The Sandman was the story of Morpheus, or Dream, of the seven Endless siblings (whose names all begin with the letter "D"). In Endless Nights, Gaiman revisits this family, telling seven new stories that, respectively, focus on each sibling. As revealed in Gaiman's introduction, his publisher successfully wooed him into writing this sequence of stories by assembling a dream team of international cartoonists with whom Gaiman couldn't resist collaborating.

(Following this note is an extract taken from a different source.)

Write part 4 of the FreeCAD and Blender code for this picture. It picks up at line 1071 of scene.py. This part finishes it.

"Death and Venice" spotlights the second most popular Endless sibling, the Goth wet dream Death. Illustrated by P. Craig Russell who had also illustrated one of the most arresting issues of The Sandman, the Arabian Nights-flavored "Ramadan" (#50) it poignantly blends history and fantasy. Russell's skillful penchant for outré fairy tales provides an ideal atmosphere for this decadent tale of a group of eighteenth-century revelers who cheat Death for a hundred and fifty years.

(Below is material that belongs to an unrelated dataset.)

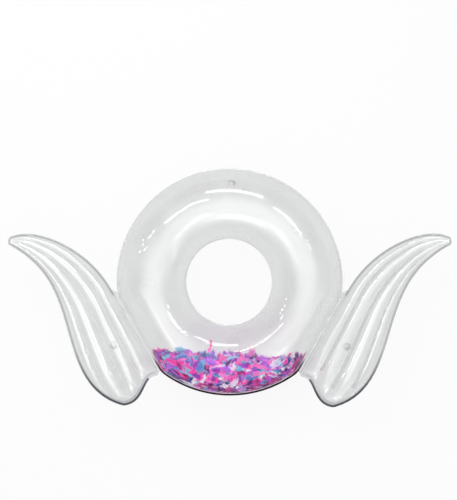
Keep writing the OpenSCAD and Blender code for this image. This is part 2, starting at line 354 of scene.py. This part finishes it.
def build_ring():
    """Both sheets as one closed skin: front film, inner seam, back film, outer seam."""
    front, back, seam = range(3)
    az = np.linspace(0, 2 * np.pi, RING_TURNS, endpoint=False)
    turns = az / (2 * np.pi)
    arcs = np.linspace(0.004, np.pi - 0.004, RING_ARC)
    wave_out = wave(turns, OUTER_EDGE_WAVE)
    wave_in = wave(turns, INNER_EDGE_WAVE)
    edge = outer_reach(az) + SEAM_W
    inner = np.full_like(az, RING_R - TUBE_R - INNER_SEAM_W)
    leaf = ((1 * MM, LEAF_T), (0, 0), (1 * MM, -LEAF_T))      # inset and lift of a seam's rounded edge
    loops, slots = [], []

    def flat(radius, z):
        return np.stack([radius * np.cos(az), RING_Y + radius * np.sin(az), MID_Z + z], -1)

    for a in arcs:
        loops.append(ring_film_point(az, np.full_like(az, a)))
        slots.append(seam if a < SEAM_ARC else front)
    slots[-1] = seam
    for inset, lift in leaf:
        loops.append(flat(inner + inset, wave_in + lift))
        slots.append(seam)
    for a in arcs[::-1]:
        loops.append(ring_film_point(az, np.full_like(az, -a)))
        slots.append(seam if a < SEAM_ARC else back)
    slots[-1] = seam
    for inset, lift in leaf[::-1]:
        loops.append(flat(edge - inset, wave_out + lift))
        slots.append(seam)
    n, m = len(loops), RING_TURNS
    i, j = np.meshgrid(np.arange(n), np.arange(m), indexing="ij")
    i2, j2 = (i + 1) % n, (j + 1) % m
    faces = np.stack([i * m + j, i * m + j2, i2 * m + j2, i2 * m + j], -1).reshape(-1, 4)
    piece = make_object("ring_film", np.concatenate(loops), faces, "ring",
                        materials=(FRONT, BACK, RING_SEAM), face_slots=np.repeat(np.array(slots), m))
    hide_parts("ring_front_sheet", "ring_back_sheet")


# ---------------------------------------------------------------- wings
def tip_side(v):
    return mix(OUTER_EDGE[0], TOP_EDGE[0], v[..., None])


def outer_side(u):
    return bezier(OUTER_EDGE, u * OUTER_SHARE)


def lower_side(v):
    first = bezier(OUTER_EDGE, mix(OUTER_SHARE, 1, np.clip(v / LOBE_SHARE, 0, 1)))
    second = bezier(LOBE_EDGE, np.clip((v - LOBE_SHARE) / (1 - LOBE_SHARE), 0, 1))
    return np.where((v < LOBE_SHARE)[..., None], first, second)


def inner_side(u):
    first = bezier(TOP_EDGE, np.clip(u / TOP_SHARE, 0, 1))
    t = np.clip((u - TOP_SHARE) / (1 - TOP_SHARE), 0, 1)[..., None]
    return np.where((u < TOP_SHARE)[..., None], first, mix(TOP_EDGE[-1], LOBE_EDGE[-1], t))


def skin_xy(u, v):
    one, nil = np.ones_like(u), np.zeros_like(u)
    u1, v1 = u[..., None], v[..., None]
    corners = mix(mix(outer_side(nil), inner_side(nil), v1), mix(outer_side(one), inner_side(one), v1), u1)
    return mix(tip_side(v), lower_side(v), u1) + mix(outer_side(u), inner_side(u), v1) - corners


def bounds_at(u):
    """Where the channel boundaries lie across the wing, from the outer edge to the root."""
    return np.stack([0 * u, 0.20 + 0.10 * u, 0.52 + 0.03 * u, 0.80 + 0 * u, 1 + 0 * u], -1)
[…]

The Italian superstar of erotic comics Milo Manara illustrates Desire's story, "What I've Tasted of Desire". Robustly lustful, garishly violent, and tenderly bittersweet, this medieval period piece evokes decadent historical films such as Bertrand Tavernier's Que la fête commence... and Ken Russell's The Devils and is a superlative addition to the canon of decadent historicals.
Dream himself is the protagonist of "The Heart of a Star", illustrated by Miguelanxo Prado. This is the collection's jewel. A decadent masterpiece in the tradition of Michael Moorcock's Legends from the End of Time, it tells of a gathering of archetypal entities at the dawn of time. It works beautifully as strange and mythic fantasy, but DC Comics aficionados will get even more pleasure out of it. It's a tenderly painful melodrama of romantic dreams gone awry that mythologizes in the most awesomely grandiose way the very foundations of the DC Universe without ever explicitly revealing that it's doing so. But the clues are in plain sight for those in the know. It's the most poignant piece in the book, and also the one most imbued with unabashed sense of wonder.
Despair's "Fifteen Portraits of Despair" with graphics by Barron Storey and Dave McKean is a series of unsatisfying vignettes. I found them overly wordy, and the pseudo-Bill Sienkiewicz expressionistic artwork failed to resonate with me. In addition, the whole structure seemed somewhat gratuitous. Perhaps I was waiting for a payoff that simply was not intended.
Following his imitators, Bill Sienkiewicz himself tackles Delirium's "Going Inside". This is an overly confusing tale of kidnapping and mental withdrawal whose ultimate meaning escaped my grasp.
Destruction stars in "On the Peninsula". Destruction with his sister Delirium (who, in ages past, used to be known as Delight) in tow, contemplates changing his name and nature while the US government investigates a peninsula whose hills contain debris and artefacts from various possible futures. The art here is somewhat flat and uninspired i.e., unlike the art in all the other stories, it does not attempt to visually convey the nature of its Endless protagonist and while the ideas and characters are all interesting, "On the Peninsula" nevertheless feels underdeveloped, like a sketchy first draft rather than a fully realized tale.
The most visually beautiful piece in the book is Destiny's "Endless Nights", with artwork by Frank Quitely. Unfortunately, the story is an overly simplistic, predictable, and pedantic exploration of predestination and doesn't really tell a story. Gorgeous to look at, though.
Decadence seems to bring out the best in Gaiman, as the three strongest selections are the first three Death, Desire, and Dream all of which explore decadent themes in different ways: the libertine selfishness of "Death and Venice", the orgiastic excesses of "What I've Tasted of Desire”, the wry postmodern ennui of "The Heart of a Star".
It's quite evident that, in this book, Gaiman consciously attempted to create tales suited to the widely divergent styles of his collaborators. In that regard, the results are impressive. Despite the fact that these stories all share the same writer, they are told in seven different styles and voices but not so disparate as to not form a whole. It's an enchantingly complex whole, but a whole nevertheless. Gaiman's ambitions were high, and he may not have succeeded in all of them, but when he does hit the right note the results are fabulous and memorable. All in all, The Sandman: Endless Nights is a fascinating mosaic exploring Neil Gaiman's personal corner of the DC Universe.
Addendum, 26 October:
It has come to my attention that, in my review of The Sandman: Endless Nights, I too off-handedly characterize Barron Storey as being an "imitator" of Bill Sienkiewicz. Perhaps that word is a bit strong, but I do stand by its intention in this context, although I could have, and should have, phrased things differently. While Sienkiewicz learned from Storey, Sienkiewicz, as a cartoonist and not simply an illustrator, innovated by incorporating that style -- along with several other styles -- in a bold new approach to comics storytelling. Storey, whose work and accomplishments I do not mean to disparage or overlook in any way, only came to sequential cartooning after Sienkiewicz paved the way in comics such as Elektra: Assassin, Stray Toasters, and Daredevil: Love and War. I apologize for not being clearer in the review itself.